__Task requirements__
Copy out each line of the material below with no changes.

• • • •

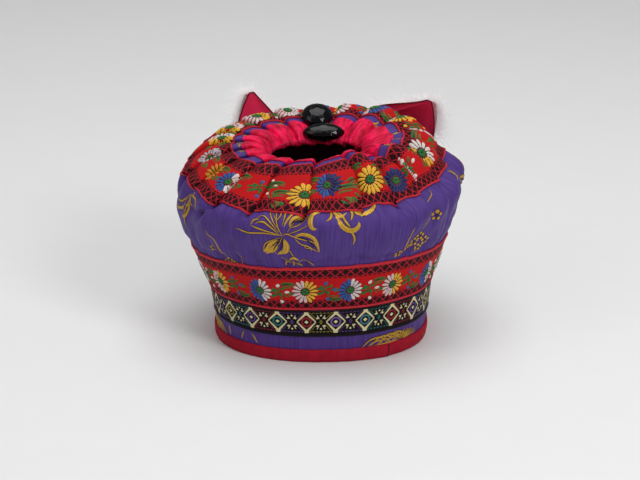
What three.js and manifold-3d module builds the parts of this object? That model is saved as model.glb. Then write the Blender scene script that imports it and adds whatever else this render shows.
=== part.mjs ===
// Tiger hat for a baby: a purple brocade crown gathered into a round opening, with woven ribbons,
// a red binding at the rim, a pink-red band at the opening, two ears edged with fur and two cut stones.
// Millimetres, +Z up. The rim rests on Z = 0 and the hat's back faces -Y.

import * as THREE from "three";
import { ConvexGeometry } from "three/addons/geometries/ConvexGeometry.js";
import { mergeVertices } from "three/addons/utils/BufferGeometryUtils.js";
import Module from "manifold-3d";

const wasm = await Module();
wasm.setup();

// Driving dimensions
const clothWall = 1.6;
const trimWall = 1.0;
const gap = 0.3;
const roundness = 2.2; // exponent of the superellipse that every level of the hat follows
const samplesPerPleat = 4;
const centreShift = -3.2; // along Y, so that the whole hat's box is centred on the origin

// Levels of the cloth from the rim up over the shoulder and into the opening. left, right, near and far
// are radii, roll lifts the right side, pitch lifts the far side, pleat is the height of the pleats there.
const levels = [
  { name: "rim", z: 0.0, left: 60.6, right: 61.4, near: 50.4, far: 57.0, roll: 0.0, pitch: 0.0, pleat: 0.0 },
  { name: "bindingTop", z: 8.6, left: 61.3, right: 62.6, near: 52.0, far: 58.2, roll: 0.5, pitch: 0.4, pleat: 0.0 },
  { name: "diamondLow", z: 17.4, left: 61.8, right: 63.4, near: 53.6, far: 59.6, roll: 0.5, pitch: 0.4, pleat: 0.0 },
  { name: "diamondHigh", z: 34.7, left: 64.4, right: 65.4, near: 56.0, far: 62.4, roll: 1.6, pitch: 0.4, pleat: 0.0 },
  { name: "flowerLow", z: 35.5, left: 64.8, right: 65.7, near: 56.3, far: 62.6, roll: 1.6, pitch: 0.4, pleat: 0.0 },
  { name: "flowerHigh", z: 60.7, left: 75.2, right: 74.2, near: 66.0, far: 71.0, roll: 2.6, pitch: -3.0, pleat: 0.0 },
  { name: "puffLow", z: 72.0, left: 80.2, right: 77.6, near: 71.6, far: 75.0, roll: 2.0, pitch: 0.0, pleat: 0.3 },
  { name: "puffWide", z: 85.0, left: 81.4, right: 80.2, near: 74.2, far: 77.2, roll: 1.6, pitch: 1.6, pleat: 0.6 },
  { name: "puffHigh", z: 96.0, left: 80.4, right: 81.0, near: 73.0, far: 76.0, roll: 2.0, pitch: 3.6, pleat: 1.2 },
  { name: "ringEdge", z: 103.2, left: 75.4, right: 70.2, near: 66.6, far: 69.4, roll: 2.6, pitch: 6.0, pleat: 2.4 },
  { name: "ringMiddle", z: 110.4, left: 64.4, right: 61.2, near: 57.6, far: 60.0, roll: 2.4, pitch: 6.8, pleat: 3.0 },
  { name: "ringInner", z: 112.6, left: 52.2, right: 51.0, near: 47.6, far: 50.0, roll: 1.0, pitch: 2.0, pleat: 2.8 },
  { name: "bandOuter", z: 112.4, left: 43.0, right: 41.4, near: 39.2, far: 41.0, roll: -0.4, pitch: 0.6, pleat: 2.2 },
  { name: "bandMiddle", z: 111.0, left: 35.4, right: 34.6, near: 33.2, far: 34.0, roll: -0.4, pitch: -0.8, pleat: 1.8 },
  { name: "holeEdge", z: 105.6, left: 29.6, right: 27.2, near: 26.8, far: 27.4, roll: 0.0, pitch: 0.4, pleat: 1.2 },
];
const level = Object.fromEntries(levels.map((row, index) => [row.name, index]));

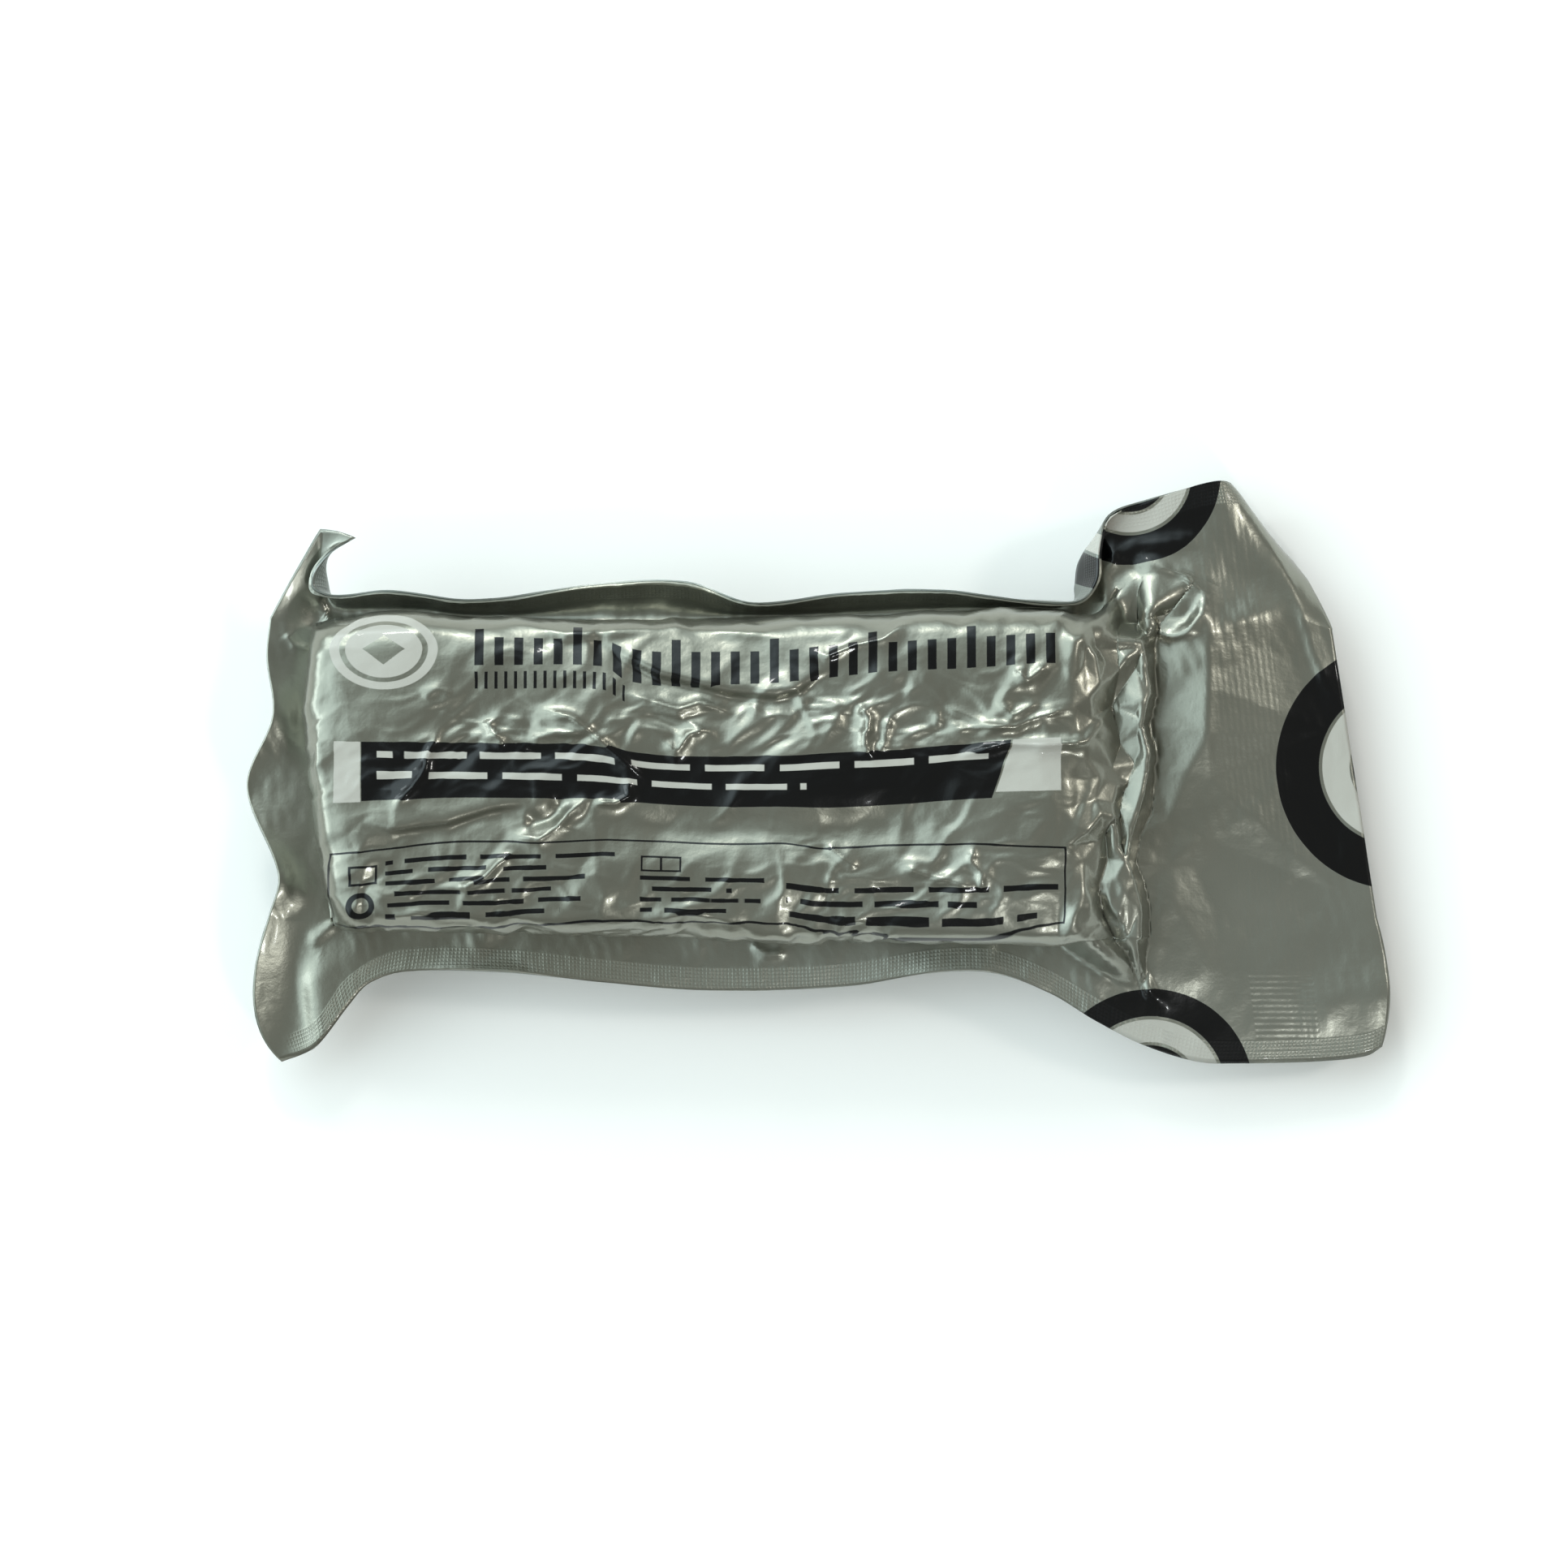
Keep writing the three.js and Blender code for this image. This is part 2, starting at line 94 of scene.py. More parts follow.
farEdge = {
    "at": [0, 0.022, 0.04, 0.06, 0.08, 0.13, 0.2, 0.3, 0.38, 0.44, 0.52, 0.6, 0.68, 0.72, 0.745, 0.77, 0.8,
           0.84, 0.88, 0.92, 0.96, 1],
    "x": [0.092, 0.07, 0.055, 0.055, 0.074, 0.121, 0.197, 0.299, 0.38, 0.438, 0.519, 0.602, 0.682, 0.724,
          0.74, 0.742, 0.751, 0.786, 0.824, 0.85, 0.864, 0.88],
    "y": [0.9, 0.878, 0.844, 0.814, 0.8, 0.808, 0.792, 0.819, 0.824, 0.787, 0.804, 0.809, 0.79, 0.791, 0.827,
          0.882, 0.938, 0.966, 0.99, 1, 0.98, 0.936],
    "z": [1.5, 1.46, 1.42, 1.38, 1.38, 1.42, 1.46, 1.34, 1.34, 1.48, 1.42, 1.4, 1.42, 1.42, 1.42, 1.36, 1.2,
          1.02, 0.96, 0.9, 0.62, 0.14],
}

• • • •

__Written reply__
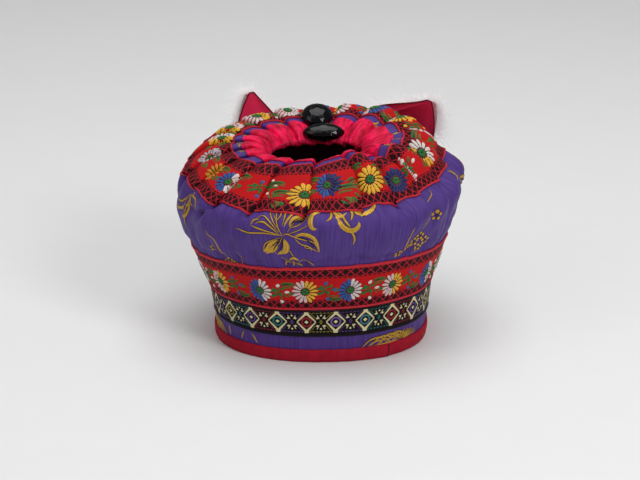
What three.js and manifold-3d module builds the parts of this object? That model is saved as model.glb. Then write the Blender scene script that imports it and adds whatever else this render shows.
=== part.mjs ===
// Tiger hat for a baby: a purple brocade crown gathered into a round opening, with woven ribbons,
// a red binding at the rim, a pink-red band at the opening, two ears edged with fur and two cut stones.
// Millimetres, +Z up. The rim rests on Z = 0 and the hat's back faces -Y.

import * as THREE from "three";
import { ConvexGeometry } from "three/addons/geometries/ConvexGeometry.js";
import { mergeVertices } from "three/addons/utils/BufferGeometryUtils.js";
import Module from "manifold-3d";

const wasm = await Module();
wasm.setup();

// Driving dimensions
const clothWall = 1.6;
const trimWall = 1.0;
const gap = 0.3;
const roundness = 2.2; // exponent of the superellipse that every level of the hat follows
const samplesPerPleat = 4;
const centreShift = -3.2; // along Y, so that the whole hat's box is centred on the origin

// Levels of the cloth from the rim up over the shoulder and into the opening. left, right, near and far
// are radii, roll lifts the right side, pitch lifts the far side, pleat is the height of the pleats there.
const levels = [
  { name: "rim", z: 0.0, left: 60.6, right: 61.4, near: 50.4, far: 57.0, roll: 0.0, pitch: 0.0, pleat: 0.0 },
  { name: "bindingTop", z: 8.6, left: 61.3, right: 62.6, near: 52.0, far: 58.2, roll: 0.5, pitch: 0.4, pleat: 0.0 },
  { name: "diamondLow", z: 17.4, left: 61.8, right: 63.4, near: 53.6, far: 59.6, roll: 0.5, pitch: 0.4, pleat: 0.0 },
  { name: "diamondHigh", z: 34.7, left: 64.4, right: 65.4, near: 56.0, far: 62.4, roll: 1.6, pitch: 0.4, pleat: 0.0 },
  { name: "flowerLow", z: 35.5, left: 64.8, right: 65.7, near: 56.3, far: 62.6, roll: 1.6, pitch: 0.4, pleat: 0.0 },
  { name: "flowerHigh", z: 60.7, left: 75.2, right: 74.2, near: 66.0, far: 71.0, roll: 2.6, pitch: -3.0, pleat: 0.0 },
  { name: "puffLow", z: 72.0, left: 80.2, right: 77.6, near: 71.6, far: 75.0, roll: 2.0, pitch: 0.0, pleat: 0.3 },
  { name: "puffWide", z: 85.0, left: 81.4, right: 80.2, near: 74.2, far: 77.2, roll: 1.6, pitch: 1.6, pleat: 0.6 },
  { name: "puffHigh", z: 96.0, left: 80.4, right: 81.0, near: 73.0, far: 76.0, roll: 2.0, pitch: 3.6, pleat: 1.2 },
  { name: "ringEdge", z: 103.2, left: 75.4, right: 70.2, near: 66.6, far: 69.4, roll: 2.6, pitch: 6.0, pleat: 2.4 },
  { name: "ringMiddle", z: 110.4, left: 64.4, right: 61.2, near: 57.6, far: 60.0, roll: 2.4, pitch: 6.8, pleat: 3.0 },
  { name: "ringInner", z: 112.6, left: 52.2, right: 51.0, near: 47.6, far: 50.0, roll: 1.0, pitch: 2.0, pleat: 2.8 },
  { name: "bandOuter", z: 112.4, left: 43.0, right: 41.4, near: 39.2, far: 41.0, roll: -0.4, pitch: 0.6, pleat: 2.2 },
  { name: "bandMiddle", z: 111.0, left: 35.4, right: 34.6, near: 33.2, far: 34.0, roll: -0.4, pitch: -0.8, pleat: 1.8 },
  { name: "holeEdge", z: 105.6, left: 29.6, right: 27.2, near: 26.8, far: 27.4, roll: 0.0, pitch: 0.4, pleat: 1.2 },
];
const level = Object.fromEntries(levels.map((row, index) => [row.name, index]));

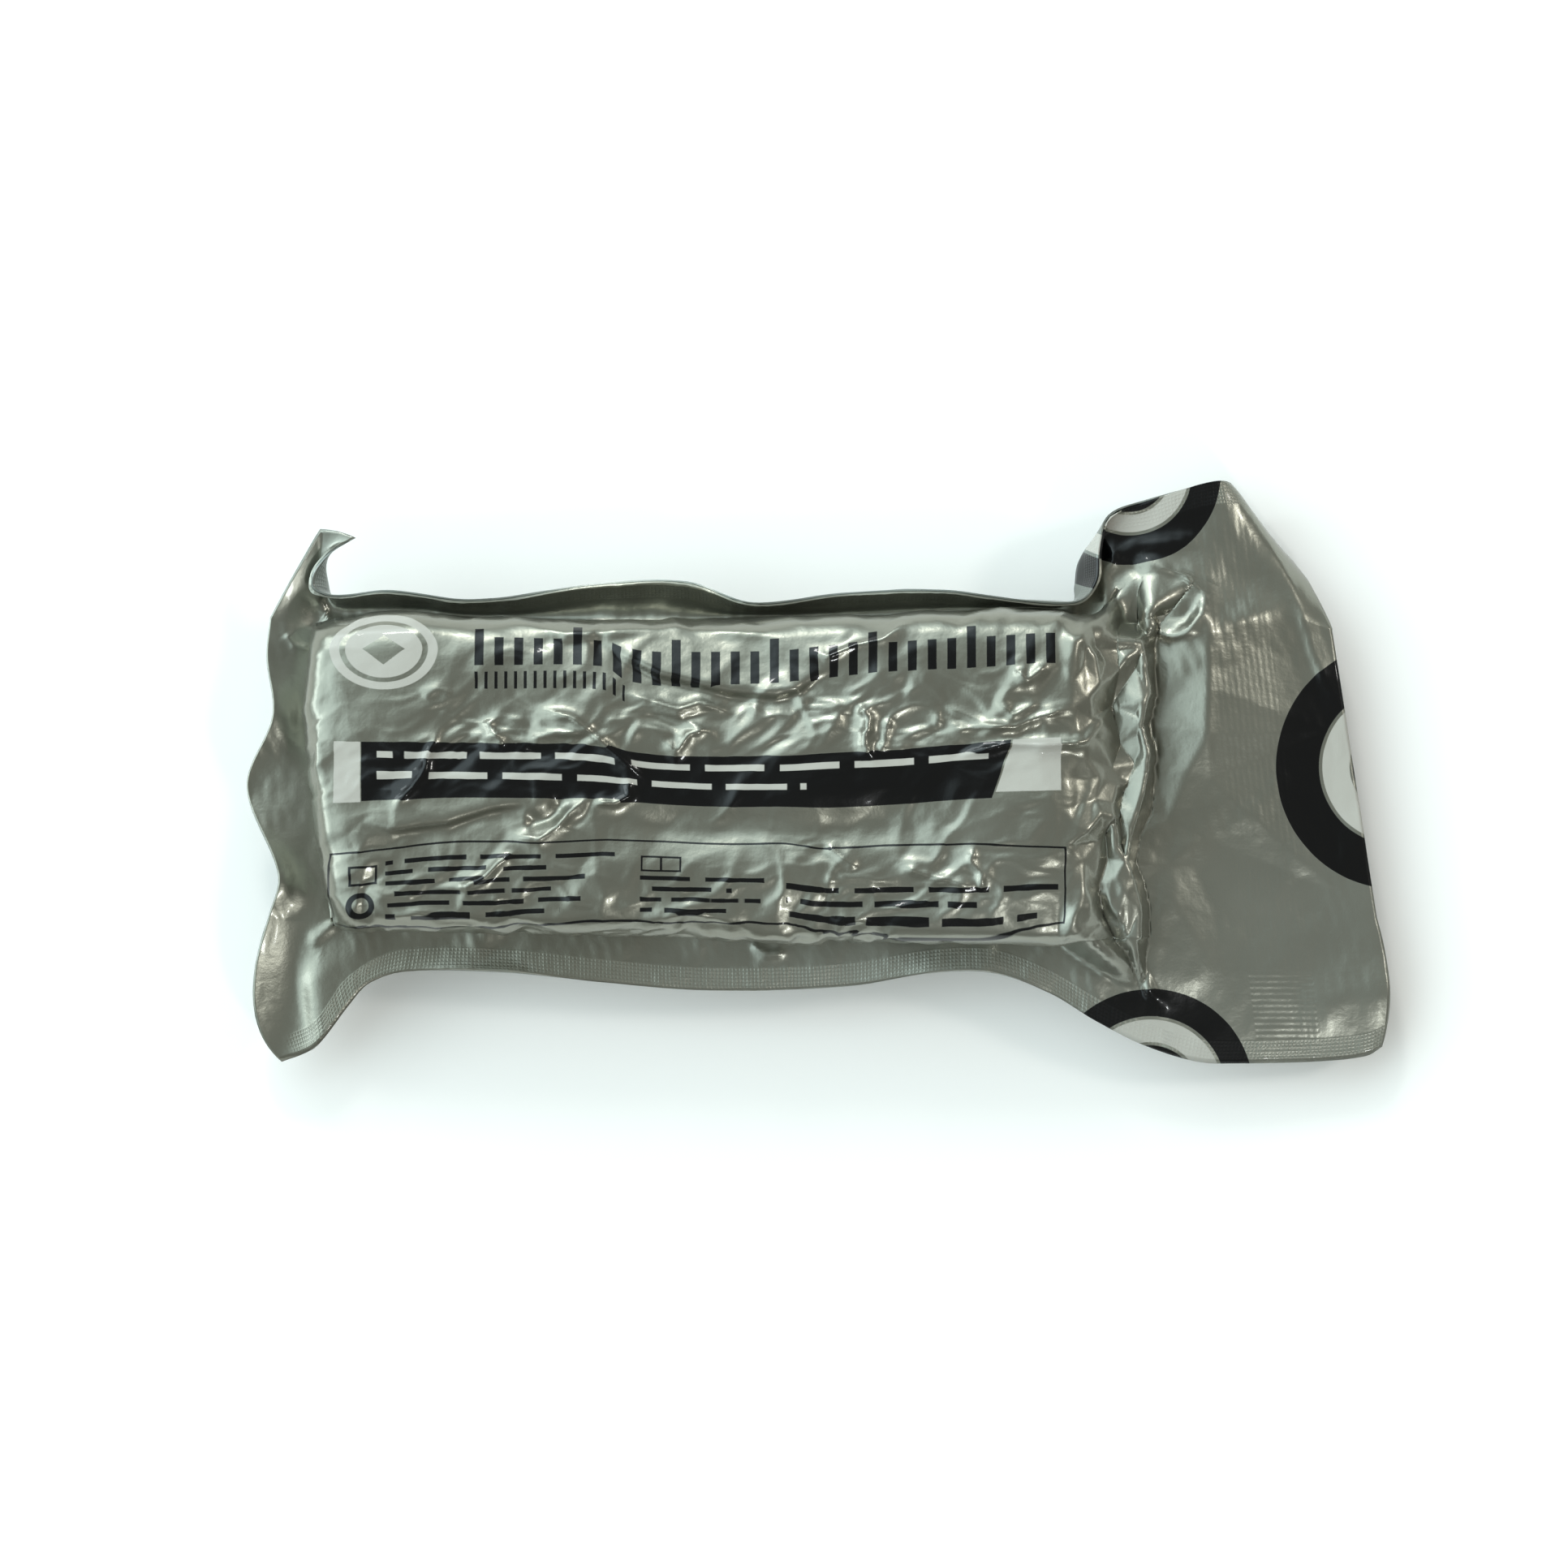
Keep writing the three.js and Blender code for this image. This is part 2, starting at line 94 of scene.py. More parts follow.
farEdge = {
    "at": [0, 0.022, 0.04, 0.06, 0.08, 0.13, 0.2, 0.3, 0.38, 0.44, 0.52, 0.6, 0.68, 0.72, 0.745, 0.77, 0.8,
           0.84, 0.88, 0.92, 0.96, 1],
    "x": [0.092, 0.07, 0.055, 0.055, 0.074, 0.121, 0.197, 0.299, 0.38, 0.438, 0.519, 0.602, 0.682, 0.724,
          0.74, 0.742, 0.751, 0.786, 0.824, 0.85, 0.864, 0.88],
    "y": [0.9, 0.878, 0.844, 0.814, 0.8, 0.808, 0.792, 0.819, 0.824, 0.787, 0.804, 0.809, 0.79, 0.791, 0.827,
          0.882, 0.938, 0.966, 0.99, 1, 0.98, 0.936],
    "z": [1.5, 1.46, 1.42, 1.38, 1.38, 1.42, 1.46, 1.34, 1.34, 1.48, 1.42, 1.4, 1.42, 1.42, 1.42, 1.36, 1.2,
          1.02, 0.96, 0.9, 0.62, 0.14],
}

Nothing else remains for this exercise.